Jovine patented the algae growth process more than a decade ago and started the company in 2013. At that time, financial interest hadn’t caught up with the science. Earlier efforts to turn lab-grown algae into profitable biofuels had gone bust.
“If you wanted investors to run away as quickly as possible, all you needed to say was, ‘Algae in the desert in Morocco,’” recalled Jovine.
But rising interest in carbon removal technologies and corporate demand for offsets has changed that. Mona Alsubaei, an investor with Union Square Ventures, which backed Brilliant Planet earlier this year, was drawn to the startup’s method for permanently burying carbon biomass in the desert. She also liked the economics. “Their approach is much cheaper than direct-air capture,” Alsubaei said. Several startups are building large, expensive plants designed to filter carbon out of the air.
Brilliant Planet has raised $26.7 million from Union Square Ventures, Toyota Ventures, and other investors and grants. The startup is set to bring in more money next year to fund expansion from its seven-acre Moroccan facility to an adjacent space 10 times larger.
It has identified roughly 300,000 square miles of space around the globe with the right conditions—flat desert land near windy coastlines—to host its algae pools, which could suck 3 billion metric tons of carbon out a year, according to the company’s calculations.

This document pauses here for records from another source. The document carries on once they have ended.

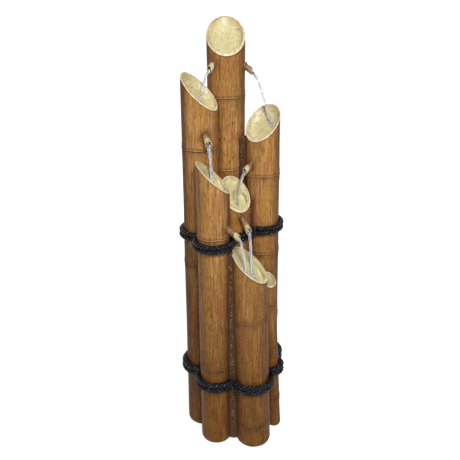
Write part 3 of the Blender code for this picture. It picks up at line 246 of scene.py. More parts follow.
def tint(red, green, blue):
    """A screen colour of 0 to 255 a channel as linear light."""
    linear = []
    for value in (red, green, blue):
        c = value / 255
        linear.append(c / 12.92 if c <= 0.04045 else ((c + 0.055) / 1.055) ** 2.4)
    return (*linear, 1)


class Nodes:
    """Short ways to add nodes to a tree."""

    def __init__(self, tree):
        self.tree = tree

    def feed(self, socket, value):
        """Link an output to a socket, or set it; a colour of three numbers is a screen colour."""
        if isinstance(value, bpy.types.NodeSocket):
            self.tree.links.new(value, socket)
        elif socket.type == "RGBA" and len(value) == 3:
            socket.default_value = tint(*value)
        else:
            socket.default_value = value

    def add(self, kind, feeds=None, **settings):
        node = self.tree.nodes.new(kind)
        for key, value in settings.items():
            setattr(node, key, value)
        for key, value in (feeds or {}).items():
            self.feed(node.inputs[key], value)
        return node

    def math(self, operation, a, b=0):
        return self.add("ShaderNodeMath", {0: a, 1: b}, operation=operation).outputs[0]

    def product(self, a, b):
        return self.math("MULTIPLY", a, b)

    def seen_rays(self):
        """1 for the rays that show a surface, 0 for those that light others."""
        rays = self.add("ShaderNodeLightPath").outputs
        seen = self.math("MAXIMUM", rays["Is Camera Ray"], rays["Is Glossy Ray"])
        return self.math("MAXIMUM", seen, rays["Is Transmission Ray"])


class Surface(Nodes):
    """A material and short ways to make its patterns."""

    def __init__(self, name):
        self.material = bpy.data.materials.new(name)
        self.material.use_nodes = True
        super().__init__(self.material.node_tree)
        self.shader = self.tree.nodes["Principled BSDF"]
        self.place = self.add("ShaderNodeTexCoord").outputs["Object"]

    def set(self, **values):
        for key, value in values.items():
            self.feed(self.shader.inputs[key.replace("_", " ")], value)

    def value(self, attribute):
        return self.add("ShaderNodeAttribute", attribute_name=attribute).outputs["Fac"]

    def stretch(self, vector, scale):
        feeds = {0: vector, 1: scale}
        return self.add("ShaderNodeVectorMath", feeds, operation="MULTIPLY").outputs[0]

    def noise(self, scale, detail=3, roughness=0.5, distortion=0, vector=None):
        feeds = {"Vector": vector or self.place, "Scale": scale, "Detail": detail,
                 "Roughness": roughness, "Distortion": distortion}
        return self.add("ShaderNodeTexNoise", feeds).outputs["Fac"]

    def grain(self, stretch, *numbers):
        """Noise that is drawn out differently along each axis."""
        return self.noise(1, *numbers, vector=self.stretch(self.place, stretch))

    def cells(self, vector, scale, **settings):
        feeds = {"Vector": vector, "Scale": scale}
        return self.add("ShaderNodeTexVoronoi", feeds, **settings).outputs

    def ramp(self, value, *stops):
        node = self.add("ShaderNodeValToRGB", {"Fac": value})
        points = node.color_ramp.elements
        while len(points) < len(stops):
            points.new(0.5)
        for point, (position, shade) in zip(points, stops):
            point.position = position
            point.color = tint(*shade)
        return node.outputs["Color"]

    def step(self, value, low, high, start=0, end=1):
        feeds = {"Value": value, "From Min": low, "From Max": high, "To Min": start, "To Max": end}
        node = self.add("ShaderNodeMapRange", feeds, interpolation_type="SMOOTHSTEP")
        return node.outputs["Result"]

    def mix(self, share, a, b, blend="MIX"):
        node = self.add("ShaderNodeMix", data_type="RGBA", blend_type=blend)
        for index, value in ((0, share), (6, a), (7, b)):
            self.feed(node.inputs[index], value)
        return node.outputs[2]

    def layers(self, shade, *layers):
        """Lay colours over a shade, each where its noise is in its range."""
        for value, low, high, share, over in layers:
            shade = self.mix(self.step(value, low, high, 0, share), shade, over)
        return shade

    def marks(self, shade, blend="MIX", **overs):
        """Lay colours over a shade, each as strong as the number of its name at each point."""
        for attribute, over in overs.items():
            shade = self.mix(self.value(attribute), shade, over, blend)
        return shade

    def bump(self, height, distance, strength=1, under=None):
        feeds = {"Height": height, "Distance": distance, "Strength": strength}
        if under is not None:
            feeds["Normal"] = under
        return self.add("ShaderNodeBump", feeds).outputs["Normal"]


# Materials


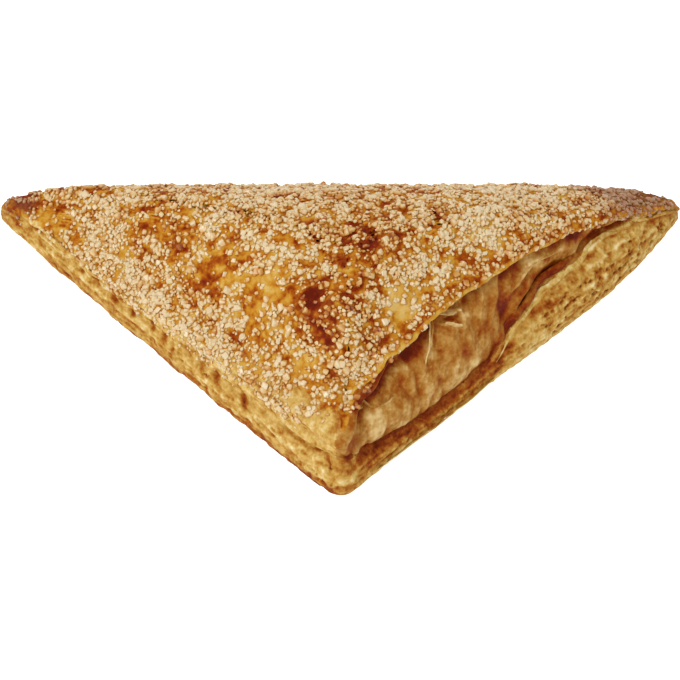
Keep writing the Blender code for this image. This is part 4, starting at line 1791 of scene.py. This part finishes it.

To date, seaweed harvesting hasn’t had nearly that sort of impact. Recent research in Current Biology found all the aquaculture efforts currently in place “extremely unlikely” to offset ongoing pollution from the agriculture industry. Also, many sequestration projects struggle to bury carbon they extract without using hefty resources, said Halley Froehlich, an assistant professor at the University of California, Santa Barbara, who worked on the Current Biology paper. “Ultimately, what we find is it actually creates more emissions, not less,” she said.
Adam Taylor, Brilliant Planet’s chief executive officer, said his company avoids this problem through its methods. It uses the sun to dry its algae before burying it in the shallow ground, instead of relying on industrial dryers or dump trucks. Emissions from the process are “close to negligible,” Taylor added. The company is currently in the process of getting its methods certified by a third party.
Even if it can remove its targeted amount of carbon, a bigger challenge will be finding a steady flow of customers. To start, Brilliant Planet will tap the voluntary carbon market, going after companies willing to shell out around $100 for a ton of removed carbon. Taylor said the company has a few dozen “high priority customers” lined up, although he declined to name them. While some major companies have pledged to pay for “high-quality” offsets, many continue to operate in the existing carbon markets, which have yet to certify methods like seawater capture.
Still, Brilliant Planet is counting on an expanding market. Initially, the company planned to sell its harvested algae as food, such as egg white substitute or vegan caviar, setting up locations in South Africa and Oman to grow algae for this purpose. Taylor and Jovine decided to abandon this effort, and the locations, because of high logistical costs. For now, they’re focused on the ponds in Morocco.
“It’s hard enough getting one site done,” said Jovine. “We’re just still a startup.”